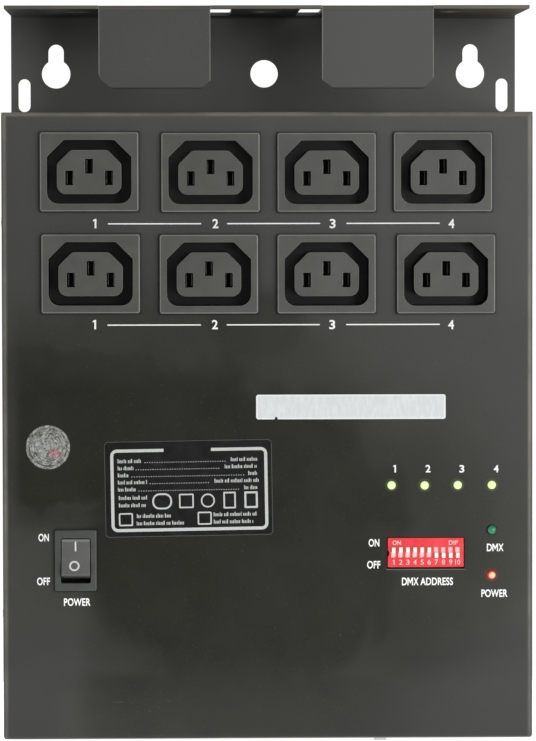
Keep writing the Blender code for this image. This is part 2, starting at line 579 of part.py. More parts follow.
# ---------------------------------------------------------------- data connectors on the bottom face
outer_level = -FLANGE_PROUD
plug_face = rounded(0, 0, 26.0, 31.0, 3.0, 3)
male = slab("dmx_in_socket", [plug_face], "Z", outer_level, -GAP)
join(male, rod("dmx_in_barrel", (0, 0), "Z", BARREL_R, -1.0, BARREL_D, 28))
cut(male, rod("dmx_in_well", (0, 0), "Z", 9.5, -4, 15.5, 24))
pin_places = [(4.2 * cos(radians(t)), 4.2 * sin(radians(t))) for t in (15, 165, 270)]
join(male, *[rod(f"dmx_in_pin_{k}", at, "Z", 1.2, 2.0, 17.0, 8) for k, at in enumerate(pin_places)])
finish(male, CONNECTOR_BLACK)
place(male, DMX_IN_X, CONNECTOR_Y, BOTTOM_Z)

female = slab("dmx_out_socket", [plug_face], "Z", outer_level, -GAP)
join(
    female,
    rod("dmx_out_barrel", (0, 0), "Z", BARREL_R, -1.0, BARREL_D, 28),
    box("latch_guide", (-3.5, 3.5), (-14.4, -8.0), (-1.0, 14.0)),
)
cut(
    female,
    slab("dmx_out_groove", [circle(0, 0, 9.6, 24), circle(0, 0, 7.8, 20)], "Z", -4, 14.0),
    slab("dmx_out_contacts", [circle(x, y, 1.5, 8) for x, y in pin_places], "Z", -4, 12.0),
    box("latch_way", (-2.5, 2.5), (-13.3, -10.6), (-4, 11.0)),
)
finish(female, CONNECTOR_BLACK)
place(female, DMX_OUT_X, CONNECTOR_Y, BOTTOM_Z)
latch = slab("dmx_out_latch", [[(-13.0, 8.0), (-13.0, -2.4), (-12.5, -3.5), (-11.4, -3.5), (-10.9, -2.4), (-10.9, 8.0)]], "X", -2.2, 2.2)
finish(latch, STEEL, smooth=False)
place(latch, DMX_OUT_X, CONNECTOR_Y, BOTTOM_Z)

# ---------------------------------------------------------------- mains inlet with fuse drawer and fuse
inlet_mid = sum(INLET_Y) / 2
inlet = slab("mains_inlet", [rounded(0, inlet_mid, 30.0, INLET_Y[1] - INLET_Y[0], 2.0, 3)], "Z", outer_level, -GAP)
join(inlet, box("inlet_body", (-13.7, 13.7), (INLET_Y[0] + 1.3, INLET_Y[1] - 1.3), (-1.0, 24.0)))
cut(
    inlet,
    slab("inlet_well", [appliance(0, APERTURE_Y, 24.6, 16.6, 4.6, 2.0)], "Z", -4, 16.0),
    box("drawer_way", (-12.5, 12.5), DRAWER_Y, (-4, 21.5)),
)
blades = ((-7.0, APERTURE_Y - 2.0), (7.0, APERTURE_Y - 2.0), (0.0, APERTURE_Y + 2.0))
join(inlet, *[box(f"inlet_blade_{k}", (bx - 1.0, bx + 1.0), (by - 2.0, by + 2.0), (1.5, 17.5)) for k, (bx, by) in enumerate(blades)])
finish(inlet, CONNECTOR_BLACK, smooth=False)
place(inlet, INLET_X, 0, BOTTOM_Z)

d0, d1 = DRAWER_Y[0] + GAP, DRAWER_Y[1] - GAP
drawer = box("fuse_drawer", (-12.2, 12.2), (d0, d1), (outer_level, 20.5))
cut(drawer, box("fuse_bed", (-10.7, 10.7), (d0 + 1.0, d1 - 1.0), (8.0, 22.0)), box("drawer_grip", (-4.0, 4.0), (d0 - 1, d0 + 2.0), (outer_level - 1, outer_level + 1.2)))
finish(drawer, CONNECTOR_BLACK, smooth=False)
place(drawer, INLET_X, 0, BOTTOM_Z)
fuse = turned("fuse", [(0, 10.0), (2.6, 10.0), (2.6, 4.6), (2.3, 4.4), (2.3, -4.4), (2.6, -4.6), (2.6, -10.0), (0, -10.0)], 16)
fuse.rotation_euler.y = radians(90)
finish(fuse, GLASS)
place(fuse, INLET_X, (d0 + d1) / 2, BOTTOM_Z + 14.0)

# ---------------------------------------------------------------- side screws: pan heads, cover to plate
screw = turned("screw", [(0, 2.5), (2.2, 2.3), (3.4, 1.6), (3.8, 0.6), (3.8, 0.2), (1.95, 0.2), (1.95, -7.4), (1.4, -8.0), (0, -8.0)], 16)
cut(screw, box("screw_slot_a", (-2.2, 2.2), (-0.45, 0.45), (1.3, 3.5)), box("screw_slot_b", (-0.45, 0.45), (-2.2, 2.2), (1.3, 3.5)))
screw_mesh = baked(screw, "side_screw")
screw_mesh.materials.append(STEEL)
screw_mesh.shade_smooth()
screw_mesh.set_sharp_from_angle(angle=radians(30))
count = 0
for side in (-1, 1):
    for z in SCREW_Z:
        count += 1
        made = bpy.data.objects.new(f"side_screw_{count}", screw_mesh)
        PARTS.objects.link(made)
        made.rotation_euler.y = side * radians(90)
        place(made, side * CASE_W / 2, SCREW_Y, z)

# ---------------------------------------------------------------- labels: thin films on the panel
label_levels = (-LABEL_GAP - LABEL_T, -LABEL_GAP)
title = slab("title_label", [rounded(0, 0, 67.2, 8.75, 0.8, 3)], "Y", *label_levels)
finish(title, WHITE_FILM, smooth=False)
place(title, 29.45, FRONT_Y, 6.85)
rating = slab("rating_label", [rounded(0, 0, 59.4, 34.0, 1.2, 3)], "Y", *label_levels)
finish(rating, BLACK_FILM, smooth=False)
place(rating, -28.1, FRONT_Y, -21.9)
rating.rotation_euler.y = radians(-0.9)
seal = slab("inspection_sticker", [circle(0, 0, 7.8, 32)], "Y", *label_levels)
finish(seal, SILVER_FILM, smooth=False)
place(seal, -77.85, FRONT_Y, -7.2)

# ---------------------------------------------------------------- the shapes that were baked leave no copy behind
for spare in (block, screw):
    bpy.data.objects.remove(spare, do_unlink=True)
used = {modifier.object for made in PARTS.objects for modifier in made.modifiers if modifier.type == "BOOLEAN"}
grown = True
while grown:
    more = {modifier.object for made in used for modifier in made.modifiers if modifier.type == "BOOLEAN"} - used
    grown = bool(more)
    used |= more
for helper in list(CUTTERS.objects):
    if helper not in used:
        bpy.data.objects.remove(helper, do_unlink=True)
    else:
        helper.hide_render = True
        helper.display_type = "WIRE"
bpy.context.view_layer.update()
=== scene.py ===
"""Looks of the four-channel lighting switch pack: fine surfaces, finishes, prints, light and camera.

Frame: metres, +Z up, the front faces -Y, the origin is on the back face of the mounting plate at the middle of the
case. Helper functions take millimetres.
"""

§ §

Your instructions.
Take the lines above and print them exactly.

Output below.
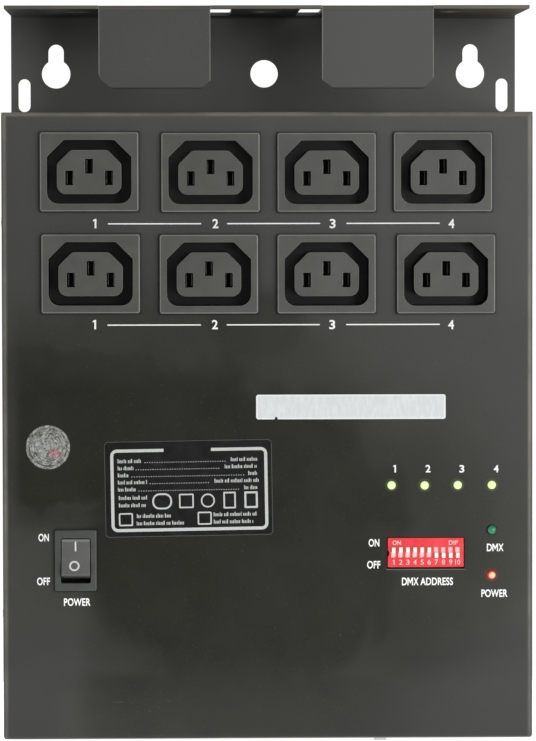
Keep writing the Blender code for this image. This is part 2, starting at line 579 of part.py. More parts follow.
# ---------------------------------------------------------------- data connectors on the bottom face
outer_level = -FLANGE_PROUD
plug_face = rounded(0, 0, 26.0, 31.0, 3.0, 3)
male = slab("dmx_in_socket", [plug_face], "Z", outer_level, -GAP)
join(male, rod("dmx_in_barrel", (0, 0), "Z", BARREL_R, -1.0, BARREL_D, 28))
cut(male, rod("dmx_in_well", (0, 0), "Z", 9.5, -4, 15.5, 24))
pin_places = [(4.2 * cos(radians(t)), 4.2 * sin(radians(t))) for t in (15, 165, 270)]
join(male, *[rod(f"dmx_in_pin_{k}", at, "Z", 1.2, 2.0, 17.0, 8) for k, at in enumerate(pin_places)])
finish(male, CONNECTOR_BLACK)
place(male, DMX_IN_X, CONNECTOR_Y, BOTTOM_Z)

female = slab("dmx_out_socket", [plug_face], "Z", outer_level, -GAP)
join(
    female,
    rod("dmx_out_barrel", (0, 0), "Z", BARREL_R, -1.0, BARREL_D, 28),
    box("latch_guide", (-3.5, 3.5), (-14.4, -8.0), (-1.0, 14.0)),
)
cut(
    female,
    slab("dmx_out_groove", [circle(0, 0, 9.6, 24), circle(0, 0, 7.8, 20)], "Z", -4, 14.0),
    slab("dmx_out_contacts", [circle(x, y, 1.5, 8) for x, y in pin_places], "Z", -4, 12.0),
    box("latch_way", (-2.5, 2.5), (-13.3, -10.6), (-4, 11.0)),
)
finish(female, CONNECTOR_BLACK)
place(female, DMX_OUT_X, CONNECTOR_Y, BOTTOM_Z)
latch = slab("dmx_out_latch", [[(-13.0, 8.0), (-13.0, -2.4), (-12.5, -3.5), (-11.4, -3.5), (-10.9, -2.4), (-10.9, 8.0)]], "X", -2.2, 2.2)
finish(latch, STEEL, smooth=False)
place(latch, DMX_OUT_X, CONNECTOR_Y, BOTTOM_Z)

# ---------------------------------------------------------------- mains inlet with fuse drawer and fuse
inlet_mid = sum(INLET_Y) / 2
inlet = slab("mains_inlet", [rounded(0, inlet_mid, 30.0, INLET_Y[1] - INLET_Y[0], 2.0, 3)], "Z", outer_level, -GAP)
join(inlet, box("inlet_body", (-13.7, 13.7), (INLET_Y[0] + 1.3, INLET_Y[1] - 1.3), (-1.0, 24.0)))
cut(
    inlet,
    slab("inlet_well", [appliance(0, APERTURE_Y, 24.6, 16.6, 4.6, 2.0)], "Z", -4, 16.0),
    box("drawer_way", (-12.5, 12.5), DRAWER_Y, (-4, 21.5)),
)
blades = ((-7.0, APERTURE_Y - 2.0), (7.0, APERTURE_Y - 2.0), (0.0, APERTURE_Y + 2.0))
join(inlet, *[box(f"inlet_blade_{k}", (bx - 1.0, bx + 1.0), (by - 2.0, by + 2.0), (1.5, 17.5)) for k, (bx, by) in enumerate(blades)])
finish(inlet, CONNECTOR_BLACK, smooth=False)
place(inlet, INLET_X, 0, BOTTOM_Z)

d0, d1 = DRAWER_Y[0] + GAP, DRAWER_Y[1] - GAP
drawer = box("fuse_drawer", (-12.2, 12.2), (d0, d1), (outer_level, 20.5))
cut(drawer, box("fuse_bed", (-10.7, 10.7), (d0 + 1.0, d1 - 1.0), (8.0, 22.0)), box("drawer_grip", (-4.0, 4.0), (d0 - 1, d0 + 2.0), (outer_level - 1, outer_level + 1.2)))
finish(drawer, CONNECTOR_BLACK, smooth=False)
place(drawer, INLET_X, 0, BOTTOM_Z)
fuse = turned("fuse", [(0, 10.0), (2.6, 10.0), (2.6, 4.6), (2.3, 4.4), (2.3, -4.4), (2.6, -4.6), (2.6, -10.0), (0, -10.0)], 16)
fuse.rotation_euler.y = radians(90)
finish(fuse, GLASS)
place(fuse, INLET_X, (d0 + d1) / 2, BOTTOM_Z + 14.0)

# ---------------------------------------------------------------- side screws: pan heads, cover to plate
screw = turned("screw", [(0, 2.5), (2.2, 2.3), (3.4, 1.6), (3.8, 0.6), (3.8, 0.2), (1.95, 0.2), (1.95, -7.4), (1.4, -8.0), (0, -8.0)], 16)
cut(screw, box("screw_slot_a", (-2.2, 2.2), (-0.45, 0.45), (1.3, 3.5)), box("screw_slot_b", (-0.45, 0.45), (-2.2, 2.2), (1.3, 3.5)))
screw_mesh = baked(screw, "side_screw")
screw_mesh.materials.append(STEEL)
screw_mesh.shade_smooth()
screw_mesh.set_sharp_from_angle(angle=radians(30))
count = 0
for side in (-1, 1):
    for z in SCREW_Z:
        count += 1
        made = bpy.data.objects.new(f"side_screw_{count}", screw_mesh)
        PARTS.objects.link(made)
        made.rotation_euler.y = side * radians(90)
        place(made, side * CASE_W / 2, SCREW_Y, z)

# ---------------------------------------------------------------- labels: thin films on the panel
label_levels = (-LABEL_GAP - LABEL_T, -LABEL_GAP)
title = slab("title_label", [rounded(0, 0, 67.2, 8.75, 0.8, 3)], "Y", *label_levels)
finish(title, WHITE_FILM, smooth=False)
place(title, 29.45, FRONT_Y, 6.85)
rating = slab("rating_label", [rounded(0, 0, 59.4, 34.0, 1.2, 3)], "Y", *label_levels)
finish(rating, BLACK_FILM, smooth=False)
place(rating, -28.1, FRONT_Y, -21.9)
rating.rotation_euler.y = radians(-0.9)
seal = slab("inspection_sticker", [circle(0, 0, 7.8, 32)], "Y", *label_levels)
finish(seal, SILVER_FILM, smooth=False)
place(seal, -77.85, FRONT_Y, -7.2)

# ---------------------------------------------------------------- the shapes that were baked leave no copy behind
for spare in (block, screw):
    bpy.data.objects.remove(spare, do_unlink=True)
used = {modifier.object for made in PARTS.objects for modifier in made.modifiers if modifier.type == "BOOLEAN"}
grown = True
while grown:
    more = {modifier.object for made in used for modifier in made.modifiers if modifier.type == "BOOLEAN"} - used
    grown = bool(more)
    used |= more
for helper in list(CUTTERS.objects):
    if helper not in used:
        bpy.data.objects.remove(helper, do_unlink=True)
    else:
        helper.hide_render = True
        helper.display_type = "WIRE"
bpy.context.view_layer.update()
=== scene.py ===
"""Looks of the four-channel lighting switch pack: fine surfaces, finishes, prints, light and camera.

Frame: metres, +Z up, the front faces -Y, the origin is on the back face of the mounting plate at the middle of the
case. Helper functions take millimetres.
"""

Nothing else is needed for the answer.